Kepemimpinan seperti yang diterapkan oleh Mangkunegaran IV sangat relevan untuk diadopsi oleh pemimpin masa kini, terutama dalam konteks dunia yang semakin kompleks dan penuh ketidakpastian. Beberapa aspek kepemimpinan Mangkunegaran IV yang bisa diadaptasi untuk menghadapi tantangan zaman sekarang antara lain: keteguhan dalam prinsip, analisis yang matang, kerendahan hati, serta kemampuan untuk menilai situasi secara objektif.
- Aja Kagetan (Jangan Mudah Kaget)
Pemimpin harus memiliki ketahanan mental untuk menerima dan mengelola realitas, termasuk hal-hal yang mengejutkan atau di luar ekspektasi. Ini mencerminkan pentingnya kestabilan emosi dalam menghadapi perubahan. Ketahanan mental ini tidak hanya mencakup kemampuan untuk tetap tenang dalam situasi krisis, tetapi juga kesanggupan untuk berpikir jernih, strategis, dan rasional dalam kondisi yang penuh tekanan.
Mangkunegaran IV adalah sosok pemimpin Jawa yang dikenal menerapkan prinsip-prinsip kepemimpinan berbasis falsafah etika dan kestabilan dalam menghadapi realitas pemerintahan. Dalam konteks ketahanan mental dan kestabilan emosi, Mangkunegaran IV mampu menunjukkan kepemimpinan yang adaptif, bijaksana, dan relevan dengan berbagai tantangan yang dihadapinya pada masa itu.

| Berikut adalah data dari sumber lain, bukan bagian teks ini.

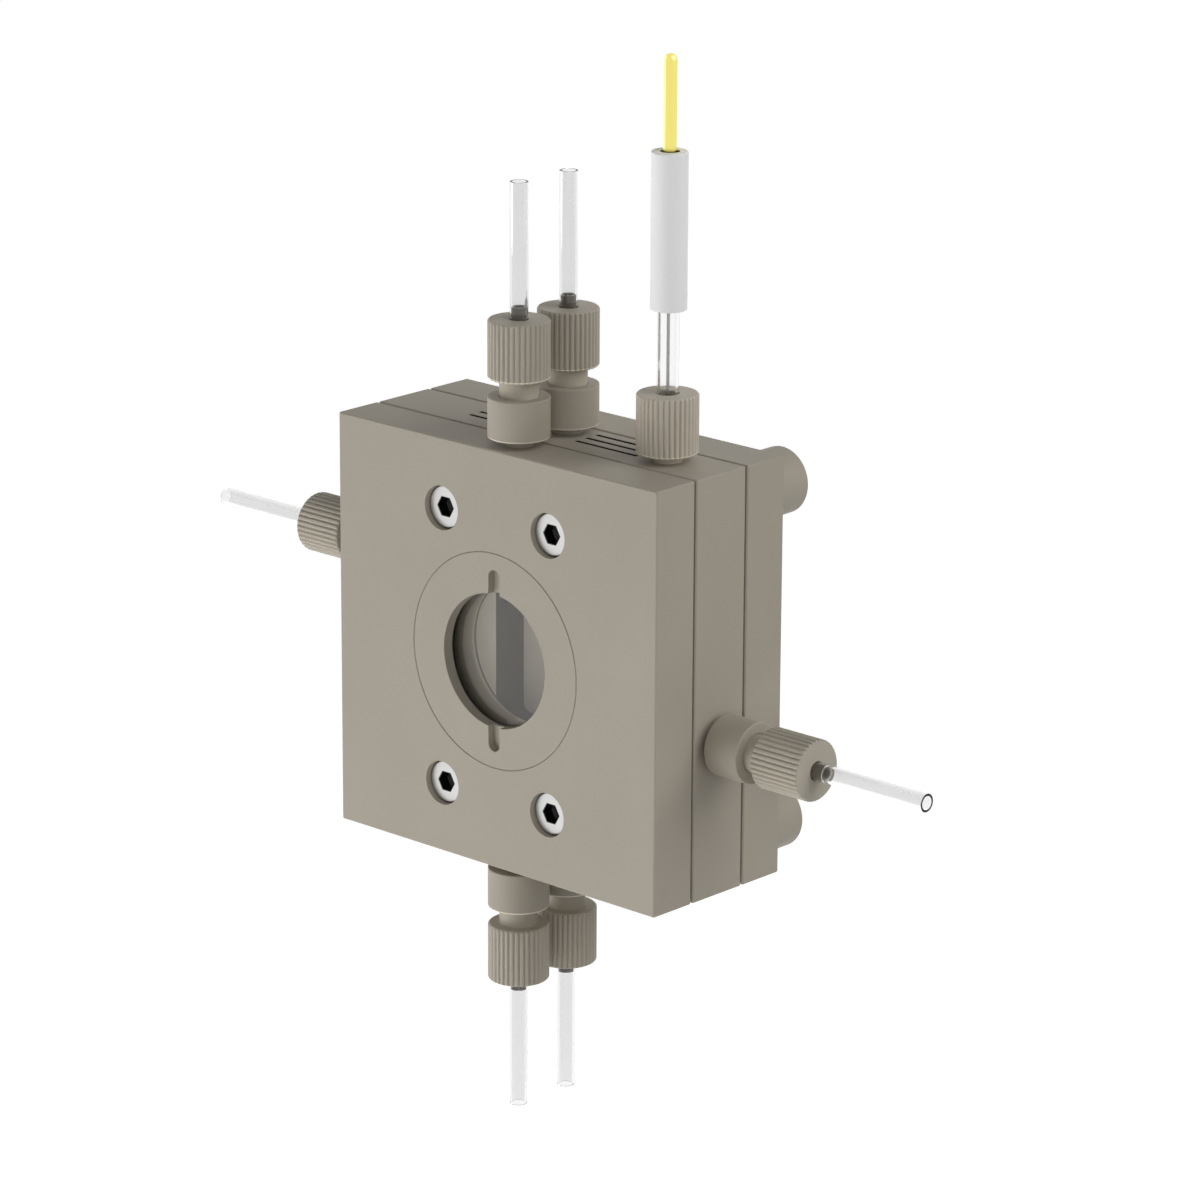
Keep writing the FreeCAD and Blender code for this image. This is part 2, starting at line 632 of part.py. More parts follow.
def nut():
    """Knurled nut: male thread below a knurled head, bored for the tube."""
    thread = turned([
        (0, NUT_THREAD_END),
        (NUT_THREAD_RADIUS - NUT_EDGE_BREAK, NUT_THREAD_END),
        (NUT_THREAD_RADIUS, NUT_THREAD_END + NUT_EDGE_BREAK),
        (NUT_THREAD_RADIUS, NUT_HEAD_BOTTOM),
        (0, NUT_HEAD_BOTTOM),
    ])
    body = knurled_head(NUT_HEAD_RADIUS, NUT_HEAD_BOTTOM, NUT_HEAD_TOP).fuse(thread)
    bore = rod(TUBE_RADIUS + TUBE_CLEARANCE, Vector(0, 0, NUT_THREAD_END), UP, NUT_HEAD_TOP)
    return body.cut(bore)


def ferrule():
    """Conical sealing ferrule on the end of the tube."""
    profile = [
        (FERRULE_BORE_RADIUS, SOCKET_FLOOR),
        (FERRULE_BORE_RADIUS + FERRULE_NOSE_WALL, SOCKET_FLOOR),
        (FERRULE_RADIUS, NUT_THREAD_END - FERRULE_RIM),
        (FERRULE_RADIUS, NUT_THREAD_END),
        (FERRULE_BORE_RADIUS, NUT_THREAD_END),
    ]
    return turned(profile)


def tube():
    """Clear fluoropolymer tube, widened from the socket floor to the end of its insert."""
    seat_end = INSERT_END + PRESSED_CLEARANCE
    profile = [
        (INSERT_SEAT_RADIUS, SOCKET_FLOOR),
        (TUBE_RADIUS, SOCKET_FLOOR),
        (TUBE_RADIUS, TUBE_END),
        (TUBE_BORE_RADIUS, TUBE_END),
        (TUBE_BORE_RADIUS, seat_end),
        (INSERT_SEAT_RADIUS, seat_end),
    ]
    return turned(profile)


def tube_insert():
    """Stiffening insert inside the tube, standing out a little past the nut."""
    bore_radius = INSERT_RADIUS - INSERT_WALL
    profile = [
        (bore_radius, SOCKET_FLOOR),
        (INSERT_RADIUS, SOCKET_FLOOR),
        (INSERT_RADIUS, INSERT_END),
        (bore_radius, INSERT_END),
    ]
    return turned(profile)


def reference_nut():
    """Knurled nut that holds the reference electrode in the middle plate."""
    body = knurled_head(REFERENCE_NUT_RADIUS, REFERENCE_NECK, REFERENCE_NUT_TOP)
    start = Vector(0, 0, -REFERENCE_THREAD_LENGTH)
    thread_length = REFERENCE_THREAD_LENGTH + REFERENCE_NECK
    body = body.fuse(rod(REFERENCE_THREAD_RADIUS, start, UP, thread_length))
    wide = GLASS_BODY_RADIUS + STEM_CLEARANCE
    shoulder = Vector(0, 0, GLASS_SHOULDER)
    bores = [rod(STEM_HOLE_RADIUS, start, UP, REFERENCE_NUT_TOP)]
    bores.append(rod(wide, shoulder, UP, REFERENCE_NUT_TOP - GLASS_SHOULDER))
    return body.cut(bores)


def reference_seal():
    """Ring seal under the reference nut, tight on the glass stem."""
    bore_radius = STEM_RADIUS + PRESSED_CLEARANCE
    profile = [
        (bore_radius, SEAL_FOOT),
        (REFERENCE_THREAD_RADIUS, SEAL_FOOT),
        (REFERENCE_THREAD_RADIUS, -REFERENCE_THREAD_LENGTH),
        (bore_radius, -REFERENCE_THREAD_LENGTH),
    ]
    return turned(profile)


def reference_glass():
    """Glass body of the reference electrode with its narrow stem."""
    body_bore = GLASS_BODY_RADIUS - GLASS_BODY_WALL
    stem_bore = STEM_RADIUS - STEM_WALL
    bore_shoulder = GLASS_SHOULDER + GLASS_BODY_WALL
    profile = [
        (stem_bore, -STEM_REACH),
        (STEM_RADIUS, -STEM_REACH),
        (STEM_RADIUS, GLASS_SHOULDER),
        (GLASS_BODY_RADIUS, GLASS_SHOULDER),
        (GLASS_BODY_RADIUS, GLASS_BODY_TOP),
        (body_bore, GLASS_BODY_TOP),
        (body_bore, bore_shoulder),
        (stem_bore, bore_shoulder),
    ]
    return turned(profile)


def reference_frit():
    """Porous plug in the tip of the stem."""
    radius = STEM_RADIUS - STEM_WALL - PRESSED_CLEARANCE
    return rod(radius, Vector(0, 0, -STEM_REACH), UP, FRIT_LENGTH)


def silver_wire():
    """Coated silver wire from the stem up to the contact pin."""
    start = FRIT_LENGTH - STEM_REACH
    return rod(WIRE_RADIUS, Vector(0, 0, start), UP, PIN_FOOT - start)


def reference_sleeve():
    """White sleeve that joins the glass body and the contact pin."""
    glass_socket_radius = GLASS_BODY_RADIUS + SLEEVE_CLEARANCE
    pin_socket_radius = PIN_TAIL_RADIUS + SLEEVE_CLEARANCE
    mouth_floor = SLEEVE_TOP - SLEEVE_MOUTH_DEPTH
    profile = [
        (glass_socket_radius, SLEEVE_BOTTOM),
        (SLEEVE_RADIUS, SLEEVE_BOTTOM),
        (SLEEVE_RADIUS, SLEEVE_TOP),
        (SLEEVE_MOUTH_RADIUS, SLEEVE_TOP),
        (SLEEVE_MOUTH_RADIUS, mouth_floor),
        (pin_socket_radius, mouth_floor),
        (pin_socket_radius, GLASS_BODY_TOP),
        (glass_socket_radius, GLASS_BODY_TOP),
    ]
    return turned(profile)


def contact_pin():
    """Gold plated contact pin with a round top and a narrower tail in the sleeve."""
    cap_height = PIN_TOP - PIN_RADIUS
    tail = rod(PIN_TAIL_RADIUS, Vector(0, 0, PIN_FOOT), UP, SLEEVE_TOP - PIN_FOOT)
    shank = rod(PIN_RADIUS, Vector(0, 0, SLEEVE_TOP), UP, cap_height - SLEEVE_TOP)
    cap = Part.makeSphere(PIN_RADIUS, Vector(0, 0, cap_height))
    return shank.fuse([tail, cap]).removeSplitter()


def fitting_pieces():
    """The pieces of one liquid fitting, made along +Z from the face of its plate."""
    return {
        "adapter": adapter(),
        "nut": nut(),
        "ferrule": ferrule(),
        "tube": tube(),
        "tube_insert": tube_insert(),
    }


def reference_pieces():
    """The pieces of the reference electrode, made along +Z from the top face."""
    return {
        "reference_nut": reference_nut(),
        "reference_seal": reference_seal(),
        "reference_glass": reference_glass(),
        "reference_frit": reference_frit(),
        "silver_wire": silver_wire(),
        "reference_sleeve": reference_sleeve(),
        "contact_pin": contact_pin(),
    }


def build():
    """All nodes by name."""
    nodes = {
        "front_plate": front_plate(),
        "window_ring": window_ring(),
        "window_slip_washer": window_slip_washer(),
        "window_glass": window_glass(),
        "window_gasket": window_gasket(),
        "front_gasket": front_gasket(),
        "middle_plate": middle_plate(),
        "electrode_gasket": electrode_gasket(),
        "working_electrode": working_electrode(),
        "membrane": membrane(),
        "spacer_frame": spacer_frame(),
        "counter_electrode": counter_electrode(),
        "pressure_pad": pressure_pad(),
        "rear_gasket": rear_gasket(),
        "rear_plate": rear_plate(),
        "clamp_screws": clamp_screws(),
        "foot_screws": foot_screws(),
    }
    for side, (x, z) in FOOT_PLACES.items():
        nodes[side + "_foot"] = rear_foot(x, z)
    pieces = fitting_pieces()
    for port in PORTS:
        for piece, shape in pieces.items():
            nodes[port.name + "_" + piece] = place(shape, port)
    for name, shape in reference_pieces().items():
        nodes[name] = place(shape, REFERENCE_PORT)
    return nodes


os.makedirs("parts", exist_ok=True)
for node, solid in build().items():
    solid.exportStep(os.path.join("parts", node + ".step"))
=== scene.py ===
"""Looks of the photoelectrochemical flow cell: turned pieces, finishes, light and camera."""

import json
import logging
import math
from dataclasses import dataclass, field
from enum import Enum
from typing import Dict, List, Optional, Sequence, Tuple

import bmesh
import bpy
from bpy.types import Material, Mesh, Node, NodeSocket, NodeTree, Object, bpy_prop_collection
from mathutils import Matrix, Vector

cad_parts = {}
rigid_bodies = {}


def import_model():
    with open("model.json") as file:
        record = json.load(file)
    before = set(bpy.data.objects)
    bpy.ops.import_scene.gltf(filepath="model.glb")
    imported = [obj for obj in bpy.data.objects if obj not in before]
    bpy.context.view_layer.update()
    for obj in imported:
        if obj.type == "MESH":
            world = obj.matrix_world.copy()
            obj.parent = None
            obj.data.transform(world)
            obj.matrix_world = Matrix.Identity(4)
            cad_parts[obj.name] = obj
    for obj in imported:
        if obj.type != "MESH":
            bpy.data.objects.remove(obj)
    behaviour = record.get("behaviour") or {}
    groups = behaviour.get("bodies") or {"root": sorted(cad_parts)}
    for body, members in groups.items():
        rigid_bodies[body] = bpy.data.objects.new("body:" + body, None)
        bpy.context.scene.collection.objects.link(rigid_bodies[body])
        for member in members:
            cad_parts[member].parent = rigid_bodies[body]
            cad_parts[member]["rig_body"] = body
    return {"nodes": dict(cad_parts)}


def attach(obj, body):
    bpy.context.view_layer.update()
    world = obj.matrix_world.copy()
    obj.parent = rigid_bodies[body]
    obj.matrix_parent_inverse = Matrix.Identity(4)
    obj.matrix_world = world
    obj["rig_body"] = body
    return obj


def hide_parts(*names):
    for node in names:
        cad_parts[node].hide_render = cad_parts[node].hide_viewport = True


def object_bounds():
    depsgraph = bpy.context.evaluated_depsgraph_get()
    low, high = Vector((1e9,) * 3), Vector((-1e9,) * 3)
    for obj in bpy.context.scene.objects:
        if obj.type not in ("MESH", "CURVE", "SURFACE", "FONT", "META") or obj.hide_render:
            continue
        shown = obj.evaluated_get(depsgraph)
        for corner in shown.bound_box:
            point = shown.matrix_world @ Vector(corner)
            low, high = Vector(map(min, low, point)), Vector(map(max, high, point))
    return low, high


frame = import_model()
cad_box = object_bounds()

MM = 0.001
HALF_BLOCK = 35.0
FOOT_REACH = 28.3
FULL_TURN = 2 * math.pi
WHITE_LIGHT = (1.0, 1.0, 1.0, 1.0)
COPY_WELD = 0.2e-6
FORM_WELD = 0.5e-6
SHARP_ON_COPY = 30.0
SHARP_ON_TURNED = 34.0
Rgb = Tuple[float, float, float]
Point = Tuple[float, float, float]
logging.basicConfig(level=logging.INFO, format="%(levelname)s %(message)s")
log = logging.getLogger("flow_cell")


class Outward(Enum):
    """Direction in which a piece stands out of the block."""

    UP = (0.0, 0.0, 1.0)
    DOWN = (0.0, 0.0, -1.0)
    LEFT = (-1.0, 0.0, 0.0)
    RIGHT = (1.0, 0.0, 0.0)
    FRONT = (0.0, -1.0, 0.0)
    BACK = (0.0, 1.0, 0.0)


class Slot(Enum):
    """Material slot of the record from which a piece takes its finish."""

    BODY = "body_plastic"
    WHITE = "white_plastic"
    INSERT = "insert_plastic"
    TUBE = "clear_tube"
    WINDOW = "window_glass"
    ELECTRODE_GLASS = "electrode_glass"
    GASKET = "gasket"
    ELECTRODE = "electrode_sheet"
    MEMBRANE = "membrane"
    FRIT = "frit"
    STEEL = "screw_steel"
    SILVER = "silver_wire"
    GOLD = "gold_pin"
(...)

Hal ini menunjukkan bahwa ketahanan mental bukan hanya kemampuan untuk bertahan dalam tekanan, tetapi juga kemampuan untuk mengambil keputusan yang berlandaskan pada moral, visi jangka panjang, dan keberpihakan pada kesejahteraan rakyat. Kepemimpinan Mangkunegaran IV menjadi cerminan bagi seorang pemimpin perlu untuk menjaga kestabilan emosi dan ketahanan mental untuk dapat membangun legitimasi pemimpin di mata masyarakat dan diri sendiri.
- Aja Dumeh (Jangan Mentang-Mentang atau Sombong)
Sikap rendah hati dan tidak menyalahgunakan kekuasaan menjadi inti dari prinsip ini. Mangkunegaran IV percaya bahwa kekuasaan adalah amanah yang harus digunakan untuk melayani, bukan untuk menunjukkan kehebatan atau menindas orang lain. Dalam falsafah Jawa, prinsip ini mengingatkan pemimpin untuk tidak merasa lebih tinggi atau lebih hebat dari orang lain hanya karena jabatan atau kekuasaan yang dimiliki. Sebaliknya, kekuasaan harus dipandang sebagai amanah atau tanggung jawab yang harus digunakan untuk melayani dan mengayomi, bukan untuk menunjukkan kehebatan diri atau untuk menindas orang lain.
Prinsip "Aja Dumeh" dalam kepemimpinan Mangkunegaran IV mencerminkan sikap yang sangat relevan dalam konteks kepemimpinan modern. Kekuasaan bukan untuk disalahgunakan, melainkan untuk melayani dan memperjuangkan kesejahteraan orang banyak. Sikap rendah hati dan bijaksana ini menjadikan Mangkunegaran IV sebagai contoh pemimpin yang tidak hanya dihormati karena kedudukannya, tetapi juga karena kemampuannya untuk menyeimbangkan kekuasaan dengan tanggung jawab moral. Prinsip ini mengajarkan kepada pemimpin masa kini untuk tidak terjebak dalam kesombongan atau penyalahgunaan kekuasaan, dan selalu mengutamakan kepentingan masyarakat serta menjunjung tinggi integritas dan keadilan.